I don’t have a hard time seeing the bright side of my Type 1 diabetes at all.
I’ve said it before on this blog and I’ll say it again: I am most likely healthier because I have Type 1 diabetes. Here’s why I say that:
*I’m always very mindful of what I eat, since I have to take insulin anytime food enters my mouth. Eating crap like donuts just doesn’t seem worth it to me. I don’t want to take the time to figure out when to dose my insulin, exactly how much to take, etc to avoid a super high blood sugar. I’m lazy like that, so it’s easier to just abstain from donuts. And other similar crap.
*Even on days I don’t feel like getting much exercise, I do it, without fail, because I know what a big difference it makes on my blood sugars for that day. It’s a form of instant gratification for me.
*If I feel like I’m getting sick, one of the first symptom I always have is a rise in my blood sugars. I’m not sure why, but I take it to mean that my body is under extra stress, fighting something off. So, I take it super easy and get extra rest on that day. And usually, the result is that I don’t end up getting sick. I have a feeling if more people just tried sleeping when they were feeling the start of a cold or something minor like that, they might be able to fight it off almost immediately upon waking from a good long nap. I’m not kidding! The power of sleep is a beautiful mystery.
*I regularly see my endocrinologist. Like most Type 1s, I go to my doctor about 3 times a year. If something is off in my bloodwork, even if it’s beyond my blood sugar, I’m made aware of it. She asks me questions and reminds me about other doctor’s I need to check in with like my opthamologist, a screening for my heart health, etc. In other words, regularly seeing a physician as I do, I get reminded often about the condition of my health. And because of that, I don’t ignore things. (Most things. Although, every now and then, I definitely blow some things off for longer than I should. Hello, gynocologist- I don’t enjoy my visits with you.)

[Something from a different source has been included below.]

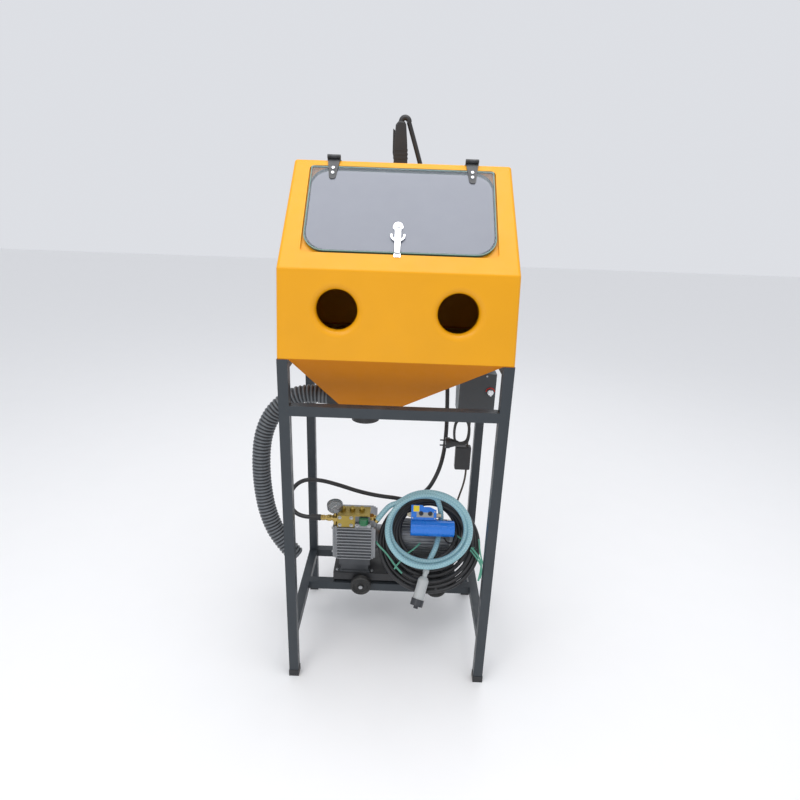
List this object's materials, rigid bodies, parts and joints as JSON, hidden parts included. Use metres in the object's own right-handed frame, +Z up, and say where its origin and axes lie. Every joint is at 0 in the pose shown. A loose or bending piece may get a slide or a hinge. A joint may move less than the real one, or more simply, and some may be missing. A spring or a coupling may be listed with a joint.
{
  "type": "wet blast cabinet",
  "caption": "Blast cabinet with a sloped glass lid and two arm holes over a hopper, on a square-tube stand with a wheeled pump set, hoses and a spray gun.",
  "frame": {"origin": "on the floor, centre of the overall box of the cabinet without its hoses and cords", "axes": "+X to the operator's right, +Y from the operator's side to the back, +Z up"},
  "size_m": [0.8033, 0.5264, 1.7775],
  "materials": {
    "cabinet_yellow": "moulded, semi-gloss",
    "hopper_orange": "moulded, satin",
    "stand_paint": "semi-gloss powder coat",
    "black_plastic": "satin",
    "seal_rubber": "matte",
    "window_glass": "polished",
    "hinge_grey": "satin",
    "chrome": "polished",
    "steel": "satin",
    "box_side": "satin",
    "box_front": "satin",
    "cast_aluminium": "cast, satin",
    "cover_grey": "satin",
    "brass": "satin",
    "cap_green": "gloss",
    "motor_blue": "gloss",
    "gland_cream": "satin",
    "pressure_rubber": "satin",
    "suction_pvc": "gloss, braided",
    "drain_grey": "satin, ribbed",
    "cord_black": "satin",
    "cord_brown": "satin",
    "strainer_grey": "satin",
    "wheel_black": "matte"
  },
  "bodies": {
    "root": {"stand_legs": "stand_paint", "stand_rails": "stand_paint", "foot_caps": "black_plastic", "cabinet_shell": "cabinet_yellow", "work_grate": "steel", "window_seal": "seal_rubber", "hinge_brackets": "black_plastic", "latch_keeper": "chrome", "hopper": "hopper_orange", "drain_fittings": "black_plastic", "drain_hose": "drain_grey", "control_box": "box_side", "control_box_cover": "box_front", "cable_glands": "gland_cream", "mains_hank": "cord_black", "mains_plug": "black_plastic", "power_adapter": "black_plastic", "pump_cord": "cord_brown", "trolley_base": "black_plastic", "axles": "steel", "pump_crankcase": "cast_aluminium", "pump_head": "brass", "oil_cap": "cap_green", "hose_fittings": "brass", "hose_ends": "black_plastic", "mounting_feet": "cast_aluminium", "trolley_bolts": "steel", "gauge_case": "chrome", "gauge_glass": "window_glass", "motor_body": "cast_aluminium", "fan_cover": "cover_grey", "terminal_box": "motor_blue", "capacitor_can": "motor_blue", "capacitor_lead": "cord_black", "pressure_lead": "pressure_rubber", "pressure_coil": "pressure_rubber", "pressure_riser": "pressure_rubber", "suction_lead": "suction_pvc", "suction_coil": "suction_pvc", "suction_tail": "suction_pvc", "strainer_body": "strainer_grey", "strainer_caps": "black_plastic", "gun_body": "black_plastic", "gun_lance": "steel", "gun_holders": "stand_paint"},
    "lid": {"lid_glass": "window_glass", "hinge_straps": "hinge_grey", "lid_screws": "chrome", "latch_base": "chrome"},
    "latch": {"latch_lever": "chrome"},
    "switch": {"switch_knob": "chrome"},
    "needle": {"gauge_needle": "black_plastic"},
    "rotor": {"motor_rotor": "steel"},
    "start": {"start_button": "black_plastic"},
    "stop": {"stop_button": "black_plastic"},
    "trigger": {"gun_trigger": "black_plastic"},
    "wheel_front_left": {"wheel_front_left": "wheel_black"},
    "wheel_front_right": {"wheel_front_right": "wheel_black"},
    "wheel_rear_left": {"wheel_rear_left": "wheel_black"},
    "wheel_rear_right": {"wheel_rear_right": "wheel_black"}
  },
  "joints": [
    {"name": "lid_hinge", "type": "hinge", "parent": "root", "child": "lid", "pos_m": [0, -0.00817, 1.63544], "axis": [-1, 0, 0], "range_deg": [0, 110]},
    {"name": "latch_turn", "type": "hinge", "parent": "lid", "child": "latch", "pos_m": [-0.006, -0.1693, 1.46163], "axis": [0, -0.727, 0.6866], "range_deg": [0, 90]},
    {"name": "switch_turn", "type": "hinge", "parent": "root", "child": "switch", "pos_m": [0.305, -0.02175, 0.952], "axis": [0, -1, 0], "range_deg": [-90, 0]},
    {"name": "needle_turn", "type": "hinge", "parent": "root", "child": "needle", "pos_m": [-0.199, 0.00025, 0.479], "axis": [0, -0.2588, 0.9659], "range_deg": [-270, 0]},
    {"name": "rotor_spin", "type": "hinge", "parent": "root", "child": "rotor", "pos_m": [0.1, 0.08825, 0.33], "axis": [1, 0, 0], "continuous": true},
    {"name": "start_press", "type": "slide", "parent": "root", "child": "start", "axis": [0, 0.866, -0.5], "range_m": [0, 0.003], "stiffness_N_per_m": 200},
    {"name": "stop_press", "type": "slide", "parent": "root", "child": "stop", "axis": [0, 0.866, -0.5], "range_m": [0, 0.003], "stiffness_N_per_m": 200},
    {"name": "trigger_pull", "type": "hinge", "parent": "root", "child": "trigger", "pos_m": [-0.024, 0.23825, 1.612], "axis": [0, 1, 0], "range_deg": [0, 5], "stiffness_Nm_per_rad": 0.5},
    {"name": "wheel_front_left_spin", "type": "hinge", "parent": "root", "child": "wheel_front_left", "pos_m": [-0.104, -0.03325, 0.2], "axis": [0, 1, 0], "continuous": true},
    {"name": "wheel_front_right_spin", "type": "hinge", "parent": "root", "child": "wheel_front_right", "pos_m": [0.17, -0.03325, 0.2], "axis": [0, 1, 0], "continuous": true},
    {"name": "wheel_rear_left_spin", "type": "hinge", "parent": "root", "child": "wheel_rear_left", "pos_m": [-0.104, 0.22975, 0.2], "axis": [0, 1, 0], "continuous": true},
    {"name": "wheel_rear_right_spin", "type": "hinge", "parent": "root", "child": "wheel_rear_right", "pos_m": [0.17, 0.22975, 0.2], "axis": [0, 1, 0], "continuous": true}
  ]
}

I think I am lucky to have Type 1. If I had to get a challenging disease thrown at me, I’m glad it was this one. I watched my Mom endure chemotherapy after she was diagnosed with ovarian cancer. I wish she had just had Type 1 instead, and she’d more than likely still be here, living a totally normal life.
I try to never complain about diabetes. I personally don’t have a reason to. I know other people that have faced huge challenges because of it that I, fortunately, haven’t had to deal with. Living in the moment is a good practice. And in this moment, all is well. And that’s one of the many bright sides I see.